In an effort to address arbitrary interest rate increases and excessive fees, President Obama signed the Credit Card Accountability Responsibility and Disclosure Act of 2009 into law on May 22 of this year. While many provisions are scheduled to take effect in February 2010, some items have already begun. For instance, since August, banks are required to ensure consumers receive statements 21 days before payment is due. Furthermore, card issuers are now required to provide consumers with a least 45 days notice of any interest rate changes. However, it is the second phase beginning in 2010 that may have sent many credit card companies scrambling.
While there are many changes that will go into effect during the second phase, it is perhaps the ones geared towards interest rates that have most lenders concerned. Beginning in February, card issuers can only raise interest rates on existing balances if consumers are more than 60 days past due, a promotional rate has expired or the individual’s interest rate is based on a variable index. Such changes pose challenges for credit card companies to maintain profitability. Many credit card issuers have begun phasing out fixed interest rates, or simply outright raising rates to all consumers. Furthermore, creditors are reducing exposure to risk by lowering credit limits. But the question on everyone’s mind is, “Are these changes because of the Act, or the economy itself?”
A large segment of customers who were once quite profitable for credit card lenders have simply evaporated. Also, due to the dramatic increase in credit card defaults, lenders are averting risk by no longer offering subprime credit cards. Knowing full well their business model is going to go through another dramatic change in February 2010, many believe lenders are trying to generate as much income as possible beforehand. While many credit card companies have vehemently stated the changes are a result of the economy, lawmakers feel otherwise. This has prompted lawmakers to consider enacting the second phase of the Act well before 2010; however, banks have pushed back stating adjustments to the timeframe would not allow enough time to adapt current infrastructure. Essentially, banking institutions need to update a significant amount of computer systems in order to handle the changes that will go into place. Regardless, if things continue on the current path of preemptively changing lending terms, more consumers will feel the effects in their credit score.
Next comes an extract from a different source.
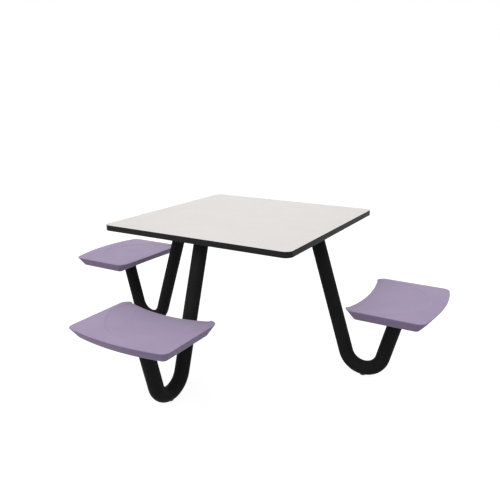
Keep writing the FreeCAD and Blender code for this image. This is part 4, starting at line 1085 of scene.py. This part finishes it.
def weldTree():
    # a bead of overlapping ripples along every line of the path
    graph, given = newTree("weldBead", {"path": None, **welds["shape"], "seed": 0,
                                        "material": finishes["black_powder_coat"]})
    line = graph.lineAlong(given.path, given.spacing)
    wave = graph.node("SplineParameter", output="Length") * (2 * math.pi) / given.pitch
    stray = graph.node("FunctionNodeRandomValue", {2: given.stray * -1.0, 3: given.stray, "Seed": given.seed},
                       output=1, data_type="FLOAT")
    thickness = given.bead * (1.0 + given.ripple * graph.maths("SINE", wave) + stray)
    ring = graph.node("CurvePrimitiveCircle", {"Resolution": given.ringSteps, "Radius": 1.0})
    bead = graph.node("CurveToMesh", {"Curve": line, "Profile Curve": ring, "Fill Caps": True,
                                      "Scale": thickness})
    return endTree(graph, bead, given.material)


def pathMesh(paths, matrix):
    points = []
    lines = []
    for own, edges in paths:
        lines += [(first + len(points), second + len(points)) for first, second in edges]
        points += own
    mesh = meshOf("weldPath", points, lines)
    mesh.transform(matrix)
    return mesh


beadTree = weldTree()


def weldsAlong(paths, matrix, bead, seed):
    return closeUp(grown(beadTree, {"bead": bead, "seed": seed}, pathMesh(paths, matrix)))


corner = leg["corner"]
tubeOvals = []
for end in ("top", "seat"):
    x, z = leg[end + "Reach"], leg[end + "Height"]
    slant = math.hypot(x - corner.x, z - corner.z) / abs(z - corner.z)
    tubeOvals.append(ovalPath(x, z, leg["radius"] * slant, leg["radius"], welds["ovalSteps"]))
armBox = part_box("frame_arm_rear")
armHalf = (armBox[1].x - armBox[0].x) / 2
armRun = (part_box("leg_plate_right")[0].x - tableCentre.x + welds["armStart"], leg["topReach"] - welds["armEnd"])
armEdges = [([(x, way * armHalf, plateBottom) for x in armRun], [(0, 1)]) for way in (-1, 1)]
frameBeads = []
for number, side in enumerate(sides):
    frameBeads.append(weldsAlong(tubeOvals, about(side), welds["shape"]["bead"], seed=51 + number))
    frameBeads.append(weldsAlong(armEdges, about(side), welds["armBead"], seed=61 + number))
    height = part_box("seat_bracket_" + side)[1].z - welds["sleeveDrop"]
    sleeve = ovalPath(0.0, height, welds["sleeveRadius"], welds["sleeveRadius"], welds["ovalSteps"])
    bead = weldsAlong([sleeve], about(side, spindles[side]), welds["sleeveBead"], seed=71 + number)
    placed("bracket_weld_" + side, bead, "seat_" + side, "black_powder_coat", [], smoothAngle=60.0)
placed("frame_weld_beads", joined("frameBeads", frameBeads), "root", "black_powder_coat", [], smoothAngle=60.0)
print("welds run")


studio = {
    "floorSize": 60.0,
    "floorShade": 0.42,
    "floorShown": 0.35,
    "floorGlow": 0.91,
    "skyLight": 0.315,
    "lens": 40.033,
    "sensor": 36.0,
    "farClip": 100.0,
    "place": (1.52817, -2.27899, 1.39896),
    "yaw": -30.4319,
    "pitch": -15.5209,
    "roll": -0.1382,
    "lampAim": (0.0, 0.1, 0.6),
    "lamps": {
        "backLeftPanel": {"place": (-1.6, 2.4, 4.2), "size": 2.6, "power": 54.0},
        "backRightPanel": {"place": (1.2, 1.5, 4.4), "size": 2.2, "power": 41.4},
        "frontPanel": {"place": (-0.3, -2.6, 4.2), "size": 2.2, "power": 50.0},
        "lowPanel": {"place": (0.8, -4.2, 2.4), "size": 2.2, "power": 23.0},
    },
}
white = shade(1.0, 1.0, 1.0)


def seenDirectly(graph):
    # 1 for the camera and for what it sees in metal or glass, 0 for light on its way
    path = graph.node("ShaderNodeLightPath", output="Is Camera Ray")
    return graph.maths("MAXIMUM", graph.maths("MAXIMUM", path, path.output("Is Glossy Ray")),
                      path.output("Is Transmission Ray"))


def floorFinish():
    # pale where it is seen, plain grey where it only passes light on
    finish = Finish("studio_floor")
    plain, pale = (finish.node("BsdfDiffuse", {"Color": shade(tone, tone, tone)})
                   for tone in (studio["floorShade"], studio["floorShown"]))
    glow = finish.node("Emission", {"Color": white, "Strength": studio["floorGlow"]})
    shown = finish.node("AddShader", {0: pale, 1: glow})
    floor = finish.node("MixShader", {0: seenDirectly(finish), 1: plain, 2: shown})
    finish.node("OutputMaterial", {"Surface": floor})
    return finish.material


def setFloor():
    half = studio["floorSize"] / 2
    mesh = meshOf("studioFloor", [(-half, -half, 0), (half, -half, 0), (half, half, 0), (-half, half, 0)],
                  faces=[(0, 1, 2, 3)])
    mesh.materials.append(floorFinish())
    linked("studio_floor", mesh)


def setWorld():
    # white where it is seen, dimmer as a light
    world = bpy.data.worlds.new("studio")
    world.use_nodes = True
    world.node_tree.nodes.clear()
    sky = Graph(world.node_tree)
    ambient, seen = (sky.node("Background", {"Color": white, "Strength": strength})
                     for strength in (studio["skyLight"], 1.0))
    both = sky.node("MixShader", {0: seenDirectly(sky), 1: ambient, 2: seen})
    sky.node("OutputWorld", {"Surface": both})
    bpy.context.scene.world = world


def setLamps():
    for name, lamp in studio["lamps"].items():
        data = bpy.data.lights.new(name, "AREA")
        data.shape = "SQUARE"
        data.size = lamp["size"]
        data.energy = lamp["power"]
        light = linked(name, data)
        light.location = lamp["place"]
        aim = Vector(studio["lampAim"]) - Vector(lamp["place"])
        light.rotation_euler = aim.to_track_quat("-Z", "Y").to_euler()


def setCamera():
    view = linked("camera", bpy.data.cameras.new("camera"))
    view.data.lens = studio["lens"]
    view.data.sensor_width = studio["sensor"]
    view.data.clip_end = studio["farClip"]
    view.location = studio["place"]
    turn = (Matrix.Rotation(-math.radians(studio["yaw"]), 4, "Z")
            @ Matrix.Rotation(math.radians(90 + studio["pitch"]), 4, "X")
            @ Matrix.Rotation(math.radians(studio["roll"]), 4, "Z"))
    view.rotation_euler = turn.to_euler()
    bpy.context.scene.camera = view


bpy.context.scene.view_settings.view_transform = "Standard"
setFloor()
setWorld()
setLamps()
setCamera()
print("studio lit")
One of the more prominent factors of an individual’s credit score is how much credit someone is utilizing versus how much is available to them. Many experts agree that individuals should use no more than 30% of his or her available credit limit at any time. Unfortunately, when credit card companies arbitrarily change credit limits, it places cardholders in jeopardy of breaching this threshold. While using more than 30% of your available credit may cause a slight dip in your credit score, going further beyond that mark can have a substantial impact. When outstanding balances exceed 50% of credit limits, credit scores drop dramatically. Should the change in limits completely exhaust available credit, an individual’s credit scores could decrease by as much as 150 points. While it’s difficult to substantiate such a dramatic decrease in credit scores because of the secrecy surrounding the FICO scoring model, it’s not unreasonable to believe such an assertion.